SOURCE MATERIAL:
* Begin *

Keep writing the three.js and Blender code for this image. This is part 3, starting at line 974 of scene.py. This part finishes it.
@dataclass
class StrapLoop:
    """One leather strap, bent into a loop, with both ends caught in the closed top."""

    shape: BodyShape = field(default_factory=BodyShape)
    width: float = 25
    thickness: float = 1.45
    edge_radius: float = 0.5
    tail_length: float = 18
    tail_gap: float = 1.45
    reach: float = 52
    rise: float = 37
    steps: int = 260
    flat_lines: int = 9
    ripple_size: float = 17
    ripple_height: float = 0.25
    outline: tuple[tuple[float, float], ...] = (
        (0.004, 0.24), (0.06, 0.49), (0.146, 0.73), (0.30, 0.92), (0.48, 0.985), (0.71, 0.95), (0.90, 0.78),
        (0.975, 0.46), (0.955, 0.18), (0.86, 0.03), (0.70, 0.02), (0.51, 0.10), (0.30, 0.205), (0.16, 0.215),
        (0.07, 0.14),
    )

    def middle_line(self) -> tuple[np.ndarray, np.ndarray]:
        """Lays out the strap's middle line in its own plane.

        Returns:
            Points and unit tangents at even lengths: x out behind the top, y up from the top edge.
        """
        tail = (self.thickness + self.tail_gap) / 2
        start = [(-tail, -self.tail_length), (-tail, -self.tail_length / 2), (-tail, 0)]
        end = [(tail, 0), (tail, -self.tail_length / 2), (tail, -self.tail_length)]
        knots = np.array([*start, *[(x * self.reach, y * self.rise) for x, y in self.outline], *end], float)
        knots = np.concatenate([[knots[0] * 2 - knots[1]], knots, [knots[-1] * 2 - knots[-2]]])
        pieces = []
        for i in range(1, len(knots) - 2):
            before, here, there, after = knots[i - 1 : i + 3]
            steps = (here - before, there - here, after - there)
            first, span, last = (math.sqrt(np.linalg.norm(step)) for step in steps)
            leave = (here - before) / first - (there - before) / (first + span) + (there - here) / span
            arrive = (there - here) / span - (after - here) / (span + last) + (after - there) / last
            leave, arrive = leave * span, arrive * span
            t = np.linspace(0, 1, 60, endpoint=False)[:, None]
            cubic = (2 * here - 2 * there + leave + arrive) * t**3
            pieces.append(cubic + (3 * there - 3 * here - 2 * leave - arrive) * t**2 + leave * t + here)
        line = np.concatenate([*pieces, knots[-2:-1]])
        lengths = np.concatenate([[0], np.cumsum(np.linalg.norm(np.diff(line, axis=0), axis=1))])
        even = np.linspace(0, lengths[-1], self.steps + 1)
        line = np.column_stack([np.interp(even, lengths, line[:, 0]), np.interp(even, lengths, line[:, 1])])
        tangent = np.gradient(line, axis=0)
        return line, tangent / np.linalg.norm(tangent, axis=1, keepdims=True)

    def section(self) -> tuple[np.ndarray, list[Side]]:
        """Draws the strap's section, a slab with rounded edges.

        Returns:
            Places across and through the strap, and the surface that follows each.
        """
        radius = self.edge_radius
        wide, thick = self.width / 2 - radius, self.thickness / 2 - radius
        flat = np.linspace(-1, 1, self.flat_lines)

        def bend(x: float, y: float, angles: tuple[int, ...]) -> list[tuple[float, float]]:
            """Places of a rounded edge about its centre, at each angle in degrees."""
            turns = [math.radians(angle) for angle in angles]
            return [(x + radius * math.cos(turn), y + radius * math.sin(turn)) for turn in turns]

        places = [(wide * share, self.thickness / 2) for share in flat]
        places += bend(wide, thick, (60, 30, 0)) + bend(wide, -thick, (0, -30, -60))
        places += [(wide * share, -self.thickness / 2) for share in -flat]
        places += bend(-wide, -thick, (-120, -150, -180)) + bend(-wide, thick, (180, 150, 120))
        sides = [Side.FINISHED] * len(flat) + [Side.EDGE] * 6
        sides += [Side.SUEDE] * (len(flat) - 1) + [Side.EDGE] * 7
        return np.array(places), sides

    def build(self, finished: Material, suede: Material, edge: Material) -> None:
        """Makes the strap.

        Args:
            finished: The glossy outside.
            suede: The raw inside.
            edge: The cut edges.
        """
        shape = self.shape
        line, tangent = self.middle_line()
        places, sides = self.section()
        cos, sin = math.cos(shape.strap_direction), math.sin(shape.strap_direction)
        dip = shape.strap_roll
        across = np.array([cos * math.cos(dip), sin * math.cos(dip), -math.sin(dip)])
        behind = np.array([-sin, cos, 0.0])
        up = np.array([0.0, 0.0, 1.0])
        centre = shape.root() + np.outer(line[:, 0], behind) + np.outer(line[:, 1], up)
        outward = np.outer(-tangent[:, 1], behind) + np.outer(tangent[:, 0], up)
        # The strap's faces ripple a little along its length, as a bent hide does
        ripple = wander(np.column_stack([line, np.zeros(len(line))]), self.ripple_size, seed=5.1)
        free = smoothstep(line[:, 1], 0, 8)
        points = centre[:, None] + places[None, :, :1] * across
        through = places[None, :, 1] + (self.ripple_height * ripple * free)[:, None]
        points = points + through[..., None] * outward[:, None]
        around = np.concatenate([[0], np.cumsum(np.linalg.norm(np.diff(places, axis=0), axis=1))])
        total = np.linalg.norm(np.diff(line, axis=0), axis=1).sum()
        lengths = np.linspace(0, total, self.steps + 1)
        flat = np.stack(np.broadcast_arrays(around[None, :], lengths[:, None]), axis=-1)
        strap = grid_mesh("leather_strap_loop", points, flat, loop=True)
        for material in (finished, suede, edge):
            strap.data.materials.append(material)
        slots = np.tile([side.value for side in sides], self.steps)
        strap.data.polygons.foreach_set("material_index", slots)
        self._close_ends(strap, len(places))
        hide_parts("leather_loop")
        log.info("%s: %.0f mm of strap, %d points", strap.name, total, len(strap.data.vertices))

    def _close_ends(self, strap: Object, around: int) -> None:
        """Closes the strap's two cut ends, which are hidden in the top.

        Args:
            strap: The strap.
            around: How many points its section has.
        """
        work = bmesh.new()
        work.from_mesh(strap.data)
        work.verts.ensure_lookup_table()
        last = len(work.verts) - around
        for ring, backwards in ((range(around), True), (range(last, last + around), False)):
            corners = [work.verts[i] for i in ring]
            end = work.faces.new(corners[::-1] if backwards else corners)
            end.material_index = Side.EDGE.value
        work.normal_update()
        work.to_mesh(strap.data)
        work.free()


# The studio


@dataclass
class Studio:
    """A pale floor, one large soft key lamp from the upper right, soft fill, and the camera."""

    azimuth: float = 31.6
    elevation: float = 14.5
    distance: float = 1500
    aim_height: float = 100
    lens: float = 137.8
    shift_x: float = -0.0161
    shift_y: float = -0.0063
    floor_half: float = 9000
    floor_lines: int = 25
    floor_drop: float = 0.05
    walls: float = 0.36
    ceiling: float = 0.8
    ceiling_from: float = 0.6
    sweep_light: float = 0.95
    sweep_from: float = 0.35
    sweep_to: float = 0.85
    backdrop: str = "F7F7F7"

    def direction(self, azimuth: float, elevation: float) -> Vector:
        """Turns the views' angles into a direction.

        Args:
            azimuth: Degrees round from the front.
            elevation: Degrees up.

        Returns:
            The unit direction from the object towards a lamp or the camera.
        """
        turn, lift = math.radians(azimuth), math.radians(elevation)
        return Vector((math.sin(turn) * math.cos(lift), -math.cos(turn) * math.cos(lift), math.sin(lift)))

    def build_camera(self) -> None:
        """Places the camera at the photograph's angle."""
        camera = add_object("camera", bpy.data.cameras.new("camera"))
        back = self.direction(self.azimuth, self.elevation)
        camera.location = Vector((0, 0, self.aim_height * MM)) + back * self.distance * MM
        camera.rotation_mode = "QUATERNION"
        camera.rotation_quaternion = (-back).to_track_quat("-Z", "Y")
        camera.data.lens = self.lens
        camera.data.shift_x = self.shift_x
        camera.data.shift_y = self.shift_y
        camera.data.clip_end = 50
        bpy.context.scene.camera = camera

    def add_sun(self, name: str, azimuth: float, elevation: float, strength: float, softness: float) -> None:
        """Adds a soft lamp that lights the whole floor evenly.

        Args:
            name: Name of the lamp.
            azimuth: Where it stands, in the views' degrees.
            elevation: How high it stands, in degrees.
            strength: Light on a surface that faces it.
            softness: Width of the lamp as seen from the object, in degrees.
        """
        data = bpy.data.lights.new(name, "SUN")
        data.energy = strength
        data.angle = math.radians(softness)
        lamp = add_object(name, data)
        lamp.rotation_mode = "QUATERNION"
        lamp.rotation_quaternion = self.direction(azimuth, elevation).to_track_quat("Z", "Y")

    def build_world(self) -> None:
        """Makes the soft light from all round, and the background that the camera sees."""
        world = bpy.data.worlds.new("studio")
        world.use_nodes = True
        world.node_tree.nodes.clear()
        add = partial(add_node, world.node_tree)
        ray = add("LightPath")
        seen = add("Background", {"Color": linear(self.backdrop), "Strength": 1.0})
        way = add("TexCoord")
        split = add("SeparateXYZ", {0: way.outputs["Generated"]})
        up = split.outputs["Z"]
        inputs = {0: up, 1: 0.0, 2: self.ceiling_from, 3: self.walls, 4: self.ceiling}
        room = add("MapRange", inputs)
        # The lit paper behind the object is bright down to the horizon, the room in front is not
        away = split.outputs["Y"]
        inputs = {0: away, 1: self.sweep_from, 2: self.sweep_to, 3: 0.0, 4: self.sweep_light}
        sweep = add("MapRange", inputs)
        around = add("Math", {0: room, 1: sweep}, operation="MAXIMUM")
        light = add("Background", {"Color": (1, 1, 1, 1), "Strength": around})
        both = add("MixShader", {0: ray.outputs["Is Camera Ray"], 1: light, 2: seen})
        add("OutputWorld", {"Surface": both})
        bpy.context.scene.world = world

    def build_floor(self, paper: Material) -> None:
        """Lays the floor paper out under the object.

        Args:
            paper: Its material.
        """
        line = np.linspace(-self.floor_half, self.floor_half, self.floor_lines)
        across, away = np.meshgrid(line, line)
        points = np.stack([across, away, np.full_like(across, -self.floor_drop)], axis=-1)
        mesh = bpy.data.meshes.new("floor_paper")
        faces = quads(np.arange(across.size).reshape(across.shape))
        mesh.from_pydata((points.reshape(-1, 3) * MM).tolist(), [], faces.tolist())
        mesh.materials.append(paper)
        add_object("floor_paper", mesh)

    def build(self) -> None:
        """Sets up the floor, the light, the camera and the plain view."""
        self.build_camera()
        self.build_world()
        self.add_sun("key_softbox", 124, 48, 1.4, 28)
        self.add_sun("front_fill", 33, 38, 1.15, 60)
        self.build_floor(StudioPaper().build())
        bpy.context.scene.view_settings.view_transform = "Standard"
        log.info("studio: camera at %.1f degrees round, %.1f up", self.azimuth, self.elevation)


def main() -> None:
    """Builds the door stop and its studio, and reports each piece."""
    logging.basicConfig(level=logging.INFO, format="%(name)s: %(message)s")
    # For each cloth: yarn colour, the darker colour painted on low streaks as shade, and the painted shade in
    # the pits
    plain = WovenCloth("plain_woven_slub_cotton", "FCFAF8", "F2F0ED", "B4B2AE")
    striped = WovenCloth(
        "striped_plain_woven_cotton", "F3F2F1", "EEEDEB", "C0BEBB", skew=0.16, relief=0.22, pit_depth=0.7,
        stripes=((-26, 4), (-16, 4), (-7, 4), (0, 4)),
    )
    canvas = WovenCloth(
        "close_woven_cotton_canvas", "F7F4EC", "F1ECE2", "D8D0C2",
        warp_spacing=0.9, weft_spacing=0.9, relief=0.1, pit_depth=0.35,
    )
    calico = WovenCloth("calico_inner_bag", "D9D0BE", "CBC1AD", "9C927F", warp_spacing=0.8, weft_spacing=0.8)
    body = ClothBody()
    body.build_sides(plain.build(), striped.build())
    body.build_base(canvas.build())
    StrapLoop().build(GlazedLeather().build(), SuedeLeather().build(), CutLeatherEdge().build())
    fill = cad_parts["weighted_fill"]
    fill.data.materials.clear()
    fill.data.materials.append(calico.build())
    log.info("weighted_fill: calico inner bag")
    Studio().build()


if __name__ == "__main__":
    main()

* End *

TASK: Repeat, exactly and only, the lines from the beginning of the material through the line that contains "leather strap, bent".

SOLUTION TO THIS PROBLEM:
Keep writing the three.js and Blender code for this image. This is part 3, starting at line 974 of scene.py. This part finishes it.
@dataclass
class StrapLoop:
    """One leather strap, bent into a loop, with both ends caught in the closed top."""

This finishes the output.